I'm sorry, but if there's a tax loophole the government doesn't like, they should plug it - legally.

I know Jimmy Carr is probably pretty wealthy, and that those of us who are not sometimes really like the idea of a wealthy person being forced to part with money, but if the law applies to one person, it applies to all.

I want to know how the government has the right to name and shame people who are not actually breaking the law. When has the government agreed to set aside the law of the land in order to take a decision which was morally right?

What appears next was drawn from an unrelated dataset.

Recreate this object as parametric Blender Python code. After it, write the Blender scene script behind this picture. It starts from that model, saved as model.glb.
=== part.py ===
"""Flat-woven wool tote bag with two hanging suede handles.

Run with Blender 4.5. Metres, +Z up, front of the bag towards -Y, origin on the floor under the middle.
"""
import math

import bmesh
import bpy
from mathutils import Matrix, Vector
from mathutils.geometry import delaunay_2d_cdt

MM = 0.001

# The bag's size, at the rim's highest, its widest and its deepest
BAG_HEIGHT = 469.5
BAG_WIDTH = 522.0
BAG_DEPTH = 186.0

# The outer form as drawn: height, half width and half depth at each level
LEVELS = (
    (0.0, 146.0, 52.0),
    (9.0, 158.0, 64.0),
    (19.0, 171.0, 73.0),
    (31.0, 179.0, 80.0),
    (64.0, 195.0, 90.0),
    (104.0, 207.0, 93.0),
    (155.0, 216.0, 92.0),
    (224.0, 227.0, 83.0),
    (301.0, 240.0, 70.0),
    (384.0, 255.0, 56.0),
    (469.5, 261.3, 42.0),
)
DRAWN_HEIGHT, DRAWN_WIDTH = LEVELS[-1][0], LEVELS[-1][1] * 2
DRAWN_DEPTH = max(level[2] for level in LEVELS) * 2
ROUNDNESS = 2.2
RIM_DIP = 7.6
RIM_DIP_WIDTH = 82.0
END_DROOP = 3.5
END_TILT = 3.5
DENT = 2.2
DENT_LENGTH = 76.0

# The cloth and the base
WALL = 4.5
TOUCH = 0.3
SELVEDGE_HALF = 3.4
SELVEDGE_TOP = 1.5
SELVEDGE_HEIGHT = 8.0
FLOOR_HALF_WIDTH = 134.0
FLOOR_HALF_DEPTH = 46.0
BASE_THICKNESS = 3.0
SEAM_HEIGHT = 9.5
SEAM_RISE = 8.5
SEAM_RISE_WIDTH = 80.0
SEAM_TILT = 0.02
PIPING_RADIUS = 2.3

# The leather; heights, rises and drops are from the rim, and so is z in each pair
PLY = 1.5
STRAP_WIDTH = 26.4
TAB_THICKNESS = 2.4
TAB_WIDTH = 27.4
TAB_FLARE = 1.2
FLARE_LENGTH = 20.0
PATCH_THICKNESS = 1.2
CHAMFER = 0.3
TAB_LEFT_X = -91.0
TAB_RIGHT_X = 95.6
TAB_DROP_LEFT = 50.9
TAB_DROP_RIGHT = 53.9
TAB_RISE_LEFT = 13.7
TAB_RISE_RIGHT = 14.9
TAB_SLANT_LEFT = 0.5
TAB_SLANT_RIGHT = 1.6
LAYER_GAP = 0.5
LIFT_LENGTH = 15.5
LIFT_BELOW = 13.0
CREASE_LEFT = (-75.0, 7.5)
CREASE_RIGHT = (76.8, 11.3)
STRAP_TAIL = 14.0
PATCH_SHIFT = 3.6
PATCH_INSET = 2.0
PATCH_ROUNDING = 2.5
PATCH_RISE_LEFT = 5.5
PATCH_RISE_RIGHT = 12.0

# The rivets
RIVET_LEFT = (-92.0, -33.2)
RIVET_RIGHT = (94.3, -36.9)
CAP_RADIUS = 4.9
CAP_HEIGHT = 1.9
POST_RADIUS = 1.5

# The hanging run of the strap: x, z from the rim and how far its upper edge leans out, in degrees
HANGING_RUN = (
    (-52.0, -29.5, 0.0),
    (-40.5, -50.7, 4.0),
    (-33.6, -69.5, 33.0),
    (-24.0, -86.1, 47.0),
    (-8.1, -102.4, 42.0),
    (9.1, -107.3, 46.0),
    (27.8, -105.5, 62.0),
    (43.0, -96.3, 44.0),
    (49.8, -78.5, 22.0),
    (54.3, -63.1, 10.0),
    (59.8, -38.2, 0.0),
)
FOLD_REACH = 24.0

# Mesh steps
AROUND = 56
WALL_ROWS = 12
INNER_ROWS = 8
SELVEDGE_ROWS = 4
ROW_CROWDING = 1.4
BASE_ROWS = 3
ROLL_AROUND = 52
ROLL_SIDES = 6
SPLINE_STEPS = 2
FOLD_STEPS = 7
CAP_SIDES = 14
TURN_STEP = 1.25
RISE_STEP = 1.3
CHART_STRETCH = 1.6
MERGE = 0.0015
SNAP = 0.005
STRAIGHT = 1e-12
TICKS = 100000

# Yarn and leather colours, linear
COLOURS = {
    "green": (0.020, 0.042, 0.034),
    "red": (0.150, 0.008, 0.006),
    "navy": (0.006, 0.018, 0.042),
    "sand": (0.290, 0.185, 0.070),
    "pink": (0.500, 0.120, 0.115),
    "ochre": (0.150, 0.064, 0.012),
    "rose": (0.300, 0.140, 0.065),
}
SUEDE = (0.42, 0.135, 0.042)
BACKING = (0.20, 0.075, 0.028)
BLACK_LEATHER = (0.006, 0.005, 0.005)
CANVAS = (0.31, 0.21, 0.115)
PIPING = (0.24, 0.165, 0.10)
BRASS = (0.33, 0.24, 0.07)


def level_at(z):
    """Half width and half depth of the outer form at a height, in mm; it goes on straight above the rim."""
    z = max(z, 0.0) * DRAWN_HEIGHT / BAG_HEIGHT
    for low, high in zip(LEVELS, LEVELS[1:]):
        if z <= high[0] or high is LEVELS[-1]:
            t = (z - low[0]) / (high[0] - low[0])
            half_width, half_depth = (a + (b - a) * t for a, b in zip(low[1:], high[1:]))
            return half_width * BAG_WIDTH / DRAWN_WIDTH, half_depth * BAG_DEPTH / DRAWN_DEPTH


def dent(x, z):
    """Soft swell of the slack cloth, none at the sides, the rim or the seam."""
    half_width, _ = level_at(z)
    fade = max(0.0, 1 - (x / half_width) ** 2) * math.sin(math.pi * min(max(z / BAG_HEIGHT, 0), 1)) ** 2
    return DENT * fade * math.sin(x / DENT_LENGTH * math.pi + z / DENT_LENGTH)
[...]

I'd like to see the government looking at a low income family and saying: "Ah, Mr and Mrs Smith, I see that we took £2,556.78 from you in tax last year and that having paid this your five children had to wear shoes that were too small for them because you couldn't afford new ones. We agree that we had the law on our side, but we feel it was morally wrong to take this money from you, so we're giving it back."

Yeah, right!

Date: Jun. 21st, 2012 12:24 pm (UTC)
From: [identity profile] charlieallery.livejournal.com
I have to say I'm with you on this one. Though I'm not sure it's the government doing the naming and shaming so much as the media - after all, he was part of a scheme that a lot of people were using, but he's probably the only name that people would recognise, so that's who the papers reported on. Reporting on people you've never heard of is a non-story.

And of course, somehow, because people have paid to be entertained by him, they seem to think that gives them a right to be outraged by what he's done with the money he's earned. It's not like he's a public servant whose wages come out of our taxes in the first place. I'm just wondering if anyone will dare to look at what the F1 drivers do with the money they're paid - though most of them are resident in Monaco or the Isle of Man and so have reduced tax bills.

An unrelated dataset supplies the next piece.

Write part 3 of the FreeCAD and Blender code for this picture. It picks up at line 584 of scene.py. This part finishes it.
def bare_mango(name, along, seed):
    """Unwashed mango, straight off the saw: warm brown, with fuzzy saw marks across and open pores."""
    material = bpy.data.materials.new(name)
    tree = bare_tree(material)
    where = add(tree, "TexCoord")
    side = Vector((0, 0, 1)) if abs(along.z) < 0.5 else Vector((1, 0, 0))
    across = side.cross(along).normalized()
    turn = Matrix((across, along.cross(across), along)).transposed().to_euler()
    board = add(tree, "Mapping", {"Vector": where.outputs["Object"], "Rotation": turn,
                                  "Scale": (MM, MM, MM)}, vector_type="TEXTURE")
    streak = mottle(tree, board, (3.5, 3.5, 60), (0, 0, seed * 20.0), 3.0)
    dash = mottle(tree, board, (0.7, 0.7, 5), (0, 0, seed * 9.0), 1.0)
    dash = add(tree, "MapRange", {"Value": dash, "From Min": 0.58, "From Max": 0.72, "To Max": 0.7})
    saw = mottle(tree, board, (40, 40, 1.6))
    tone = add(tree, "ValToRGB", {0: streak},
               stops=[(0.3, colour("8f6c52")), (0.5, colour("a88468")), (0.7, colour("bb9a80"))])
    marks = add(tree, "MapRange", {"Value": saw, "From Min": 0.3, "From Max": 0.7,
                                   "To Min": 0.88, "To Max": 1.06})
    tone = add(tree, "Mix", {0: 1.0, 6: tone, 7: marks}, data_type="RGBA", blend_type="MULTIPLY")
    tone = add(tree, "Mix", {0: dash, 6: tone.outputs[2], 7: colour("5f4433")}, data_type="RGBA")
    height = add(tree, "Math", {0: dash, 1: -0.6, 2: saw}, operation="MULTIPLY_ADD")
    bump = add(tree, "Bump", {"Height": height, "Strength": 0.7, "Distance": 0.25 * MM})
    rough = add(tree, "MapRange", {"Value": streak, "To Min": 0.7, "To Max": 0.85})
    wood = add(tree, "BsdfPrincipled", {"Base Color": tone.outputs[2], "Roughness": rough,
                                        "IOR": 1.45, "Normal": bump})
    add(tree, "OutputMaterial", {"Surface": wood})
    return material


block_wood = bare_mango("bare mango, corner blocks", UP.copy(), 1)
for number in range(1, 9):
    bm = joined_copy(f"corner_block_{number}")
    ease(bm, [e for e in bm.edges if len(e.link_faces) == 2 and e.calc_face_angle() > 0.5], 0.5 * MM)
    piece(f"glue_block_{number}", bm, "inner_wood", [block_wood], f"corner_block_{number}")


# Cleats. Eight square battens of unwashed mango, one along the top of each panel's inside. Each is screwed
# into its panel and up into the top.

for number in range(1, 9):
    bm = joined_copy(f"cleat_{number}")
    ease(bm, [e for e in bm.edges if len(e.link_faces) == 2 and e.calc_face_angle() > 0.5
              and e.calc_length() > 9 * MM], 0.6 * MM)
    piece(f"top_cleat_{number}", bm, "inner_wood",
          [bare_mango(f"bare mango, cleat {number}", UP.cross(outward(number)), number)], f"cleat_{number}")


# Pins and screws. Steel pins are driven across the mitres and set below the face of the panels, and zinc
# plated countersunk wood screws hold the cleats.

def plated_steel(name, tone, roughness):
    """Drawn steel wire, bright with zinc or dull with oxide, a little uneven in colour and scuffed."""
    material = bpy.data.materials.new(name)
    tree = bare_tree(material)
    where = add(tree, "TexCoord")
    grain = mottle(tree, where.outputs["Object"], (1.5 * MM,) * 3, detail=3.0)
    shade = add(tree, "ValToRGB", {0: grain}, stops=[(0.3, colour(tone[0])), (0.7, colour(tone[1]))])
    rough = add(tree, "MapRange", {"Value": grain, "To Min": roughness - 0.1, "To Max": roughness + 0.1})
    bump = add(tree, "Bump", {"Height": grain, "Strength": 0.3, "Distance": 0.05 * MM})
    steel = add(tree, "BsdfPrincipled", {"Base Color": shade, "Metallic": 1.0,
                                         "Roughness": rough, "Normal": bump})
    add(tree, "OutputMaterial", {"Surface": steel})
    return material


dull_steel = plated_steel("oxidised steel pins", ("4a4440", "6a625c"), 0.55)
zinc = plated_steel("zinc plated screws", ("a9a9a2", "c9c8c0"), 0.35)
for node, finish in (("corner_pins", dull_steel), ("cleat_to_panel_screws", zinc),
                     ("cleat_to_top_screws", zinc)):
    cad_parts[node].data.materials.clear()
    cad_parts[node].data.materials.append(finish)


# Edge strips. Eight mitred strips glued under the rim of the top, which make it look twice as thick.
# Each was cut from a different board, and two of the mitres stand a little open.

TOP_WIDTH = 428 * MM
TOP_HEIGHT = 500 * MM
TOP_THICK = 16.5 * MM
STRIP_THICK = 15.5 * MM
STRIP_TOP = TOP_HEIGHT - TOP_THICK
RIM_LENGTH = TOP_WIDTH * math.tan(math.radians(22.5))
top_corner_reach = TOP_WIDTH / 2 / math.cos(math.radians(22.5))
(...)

As you say, part of paying for an accountant, rather than just hoarding receipts for yourself, is having them find legal ways to save you money. I do wonder if he could have sued for defamation, given that he hadn't broken the law. Oh dear, we really do hate people with money here, don't we? No wonder they all live elsewhere.

Date: Jun. 21st, 2012 11:35 pm (UTC)
From: [identity profile] birdsedge.livejournal.com
It may be the media who stirred it all up but the comments from Con and Leb Dem politicians is pretty inflammatory:

David Cameron said in an interview with ITV News: "Some of these schemes we have seen are quite frankly morally wrong."

The Liberal Democrats' deputy leader, Simon Hughes, said it was "completely unacceptable" for stars to avoid paying proper rates of tax." (Note he didn't say it was wrong for others to avoid tax!)

In his Budget speech in March, Chancellor George Osborne described illegal tax evasion and legal but aggressive tax avoidance as "morally repugnant".

And for once a bit of common sense from Ed Miliband who said: "I'm not in favour of tax avoidance obviously, but I don't think it is for politicians to lecture people about morality. I think what the politicians need to do is - if the wrong thing is happening - change the law."